From Mouth To Ear: Each Generation Has Its Addictions
By Robert Klein Engler (03/21/05)
When I was a young man I used to smoke cigarettes. I remember quitting the habit when cigarettes were $1.25 a pack. Now, they cost more than $5 a pack some places. What I remember most about smoking is how it required not only money, but rituals as well. Before I left the house for work, I'd have to check to see if I had my cigarettes, matches or lighter. At the college where I taught we even had to bring our own ashtrays to some meetings. After a while I began to feel bogged down by all the paraphernalia and rituals of smoking.
When I quit smoking, my pockets were no longer stuffed with all the extra baggage of matches, lighter and cigarettes. I did not have to worry about forgetting my smokes, either, or what to do with the butts and cleaning the ashtrays. I had more spare change to spend at the end of the week, too.
I recall this now, because the other day I saw a young woman bogged down by her MP3 player and thought that listening to music and smoking cigarettes were indeed similar addictions. I noticed the woman ahead of me because she was jogging down the sidewalk. She had headphones on, and an MP3 player attached by a band to her arm.
Something must have happened, because the MP3 player slipped off and began to dangle in front of her as she ran. She was forced to stop, adjust her headphones, reattach the MP3 player and try to resume her stride. It didn't work. The MP3 player fell off again. This time it crashed to the sidewalk, dragging her headphones after it. I thought, then, she might be better off without all that paraphernalia, just as I was better off without my cigarettes. I realized, too, that over the course of a generation, our national craving has moved from mouth to ear.
That jogger was not the first person I saw leaving the house wired up and caring all the paraphernalia of playing and listening to music. Many of my students come to class wired. People who ride the subway are often listening to something on headphones big and small. White buds are in many ears, and two white cords trail down to an iPod in their coat pocket or briefcase. Like the sacred threads of the twice-born castes in India, these white cords tell us who worships at music's altar.
Some fiddle with their CD players, and end up dropping a disk in the crowded isle of the subway car.

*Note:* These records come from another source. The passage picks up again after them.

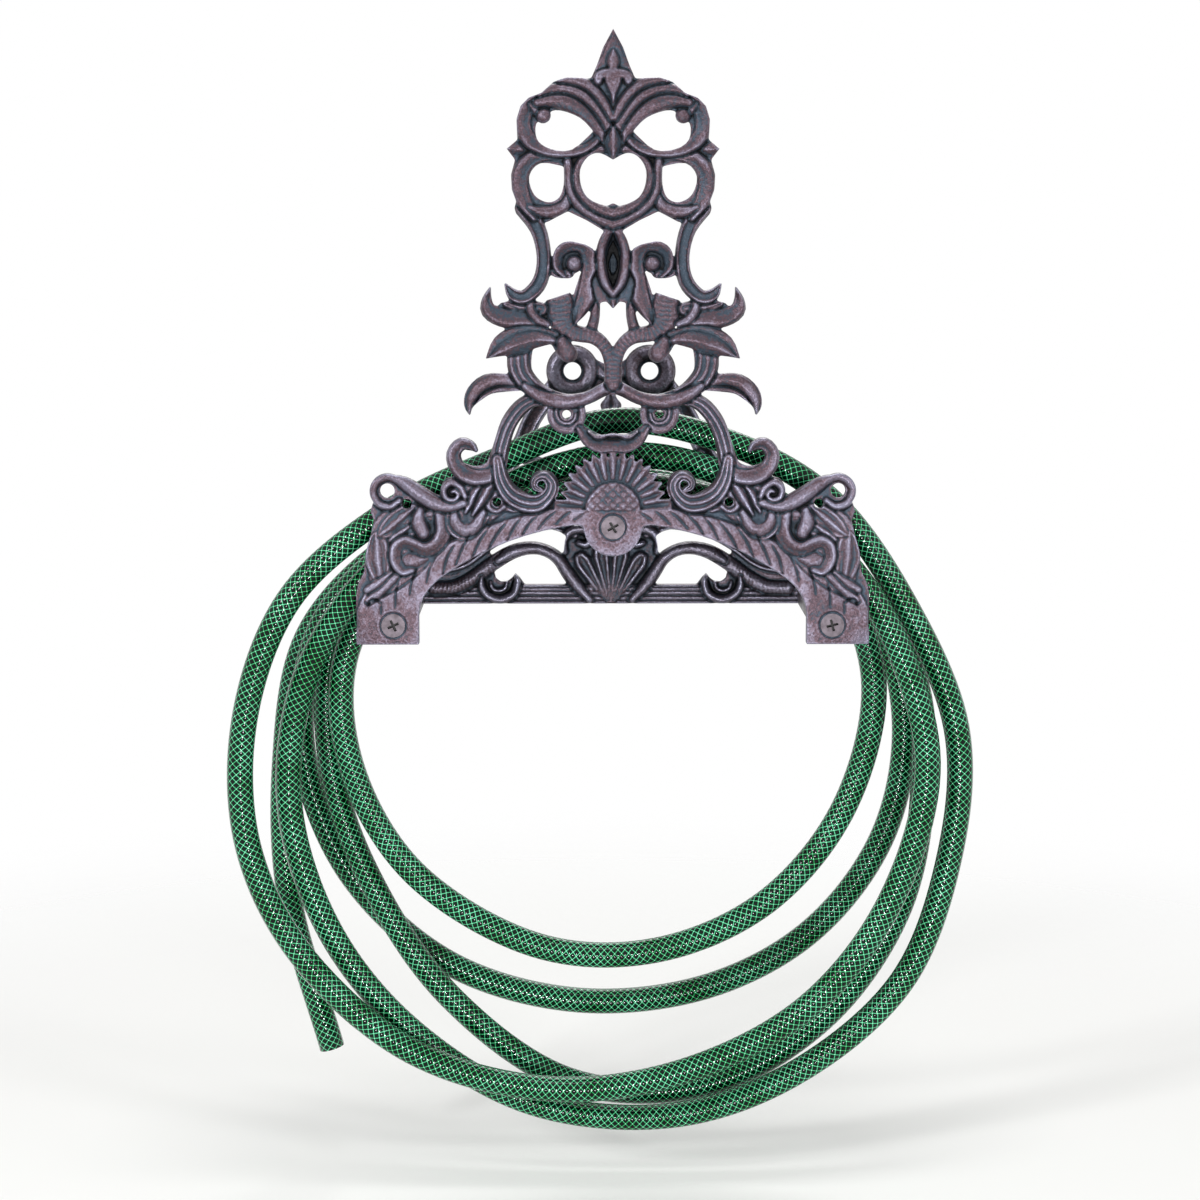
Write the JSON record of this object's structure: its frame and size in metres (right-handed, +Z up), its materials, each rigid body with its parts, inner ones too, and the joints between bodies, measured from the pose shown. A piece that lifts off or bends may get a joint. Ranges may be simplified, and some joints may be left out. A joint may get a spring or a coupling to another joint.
{
  "type": "hose holder",
  "caption": "Wall-mounted hose holder in ornate cast metal with an antique bronze finish, loaded with a coiled green braided garden hose.",
  "frame": {"origin": "midway between the two lower wall holes, on the back face of the wall plate", "axes": "+Z up; +Y out of the back face into the wall, so that the front of the holder faces -Y; +X to the right as seen from the front"},
  "size_m": [0.4662, 0.105, 0.6972],
  "materials": {
    "front_casting": "antique bronze patina over sand-cast iron, satin, rubbed bronze on the high points",
    "saddle_casting": "dark bronze patina, satin",
    "wall_casting": "dark bronze patina, satin, a little rubbed",
    "screws": "antiqued steel to match the castings",
    "hose": "bright green diamond braid in dark green vinyl under a clear glossy skin"
  },
  "bodies": {
    "root": {"front_plate": "front_casting", "saddle": "saddle_casting", "wall_plate": "wall_casting", "front_screws": "screws", "rear_screws": "screws", "garden_hose": "hose"}
  },
  "joints": []
}
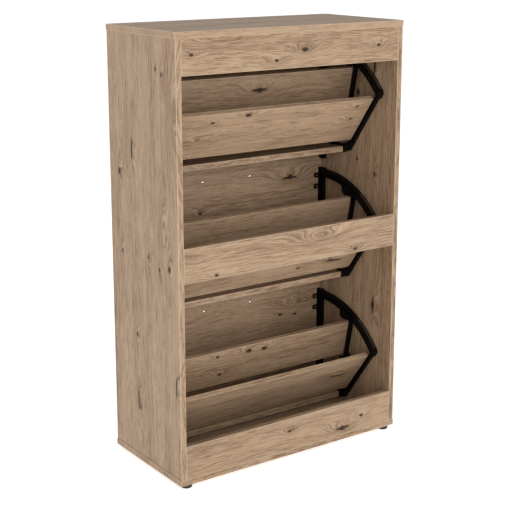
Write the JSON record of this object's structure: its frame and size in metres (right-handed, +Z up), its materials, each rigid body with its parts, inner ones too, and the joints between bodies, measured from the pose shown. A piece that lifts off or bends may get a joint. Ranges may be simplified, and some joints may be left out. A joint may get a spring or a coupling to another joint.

Often in winter, the CDs fall into the salt and muck of melting snow brought into the car by numberless feet. Once in a while, someone interrupts their MP3 to answer a cellphone. Thankfully, there is no cigarette smoking on the subway, but there is a lot of music listening.
An addiction to popular music is not cheap, either. A good MP3 player costs hundreds of dollars. Once, you could download songs for free. Now, it is 99 cents a song. If your MP3 player holds 10,000 songs, then it could have $9,900 worth of music on it. I remember how disappointed I felt when I left my cigarettes at a bar by mistake. Imagine the disappointment nowadays when someone loses all that music.
I used to joke that people seen walking down the street wearing headphones and listing to who knows what, were in fact being broadcast instructions on where to go. They were the lost souls of commercialism and in need of direction, incapable of thinking for themselves. Instead of music, they were being told what to do. "Stop here. Wait for the green light. Turn left. Open the door. Buy a soft drink."
I was being facetious when I said that, but now I'm not so sure. After writing an article on Michael Jackson's trial in California, I received more e-mails from his loyal followers than I ever imagined I would get. I realized then, that Michael's music and the music of many other performers is indeed something like an addiction, perhaps even similar to a religious cult. Like followers of a cult, many people get very defensive when you question their irrational habits or beliefs about popular music.
I suppose that young people in this generation need to listen to their CDs and MP3s the way members of my generation needed cigarettes. Of course, I can hear critics say that there is a big difference between cigarettes and music. "Cigarettes have been shown to be harmful to our health and even deadly," the critics say, "while music is not harmful nor does it kill people."
This is a statement about which I am not so sure. It took a while to realize the harmful nature of cigarettes. In some cases it took 25 years for lung cancers to show up. A person who started smoking at age 18 and didn't quit until 50 may have done irreversible damage to his health. Perhaps an addiction to music works the same way over time.
It is possible that today's 18 year old who listens to Rap, R and B, House, Country, Heavy Metal or whatever on his MP3 player is not only doing damage to his ears but to his spirit as well. What need is it that sends him out of the house wired for sound? Why is it not enough just to walk down the street and listen to the symphony of the city? What will this young man be thinking and believing 25 years from now? Will his thoughts be so molded by the rhythms of what he had listened to while young that he will be incapable in the future of being a free citizen?
Today, it's cool to have an iPod and be wired for sound, while many of the baby-boomer generation are tired of the boom-boom-boom. The ear has taken the place of the mouth for the present generation. What may be next, the eye? Will the next generation move from music to pornography for their addiction? Can you imagine someone at a futuristic mall listening to an MP3 player, smoking a cigarette and watching images on a personal video screen worn like a pair of glasses? With his eyes, ears and mouth covered, this will be truly a man without a face.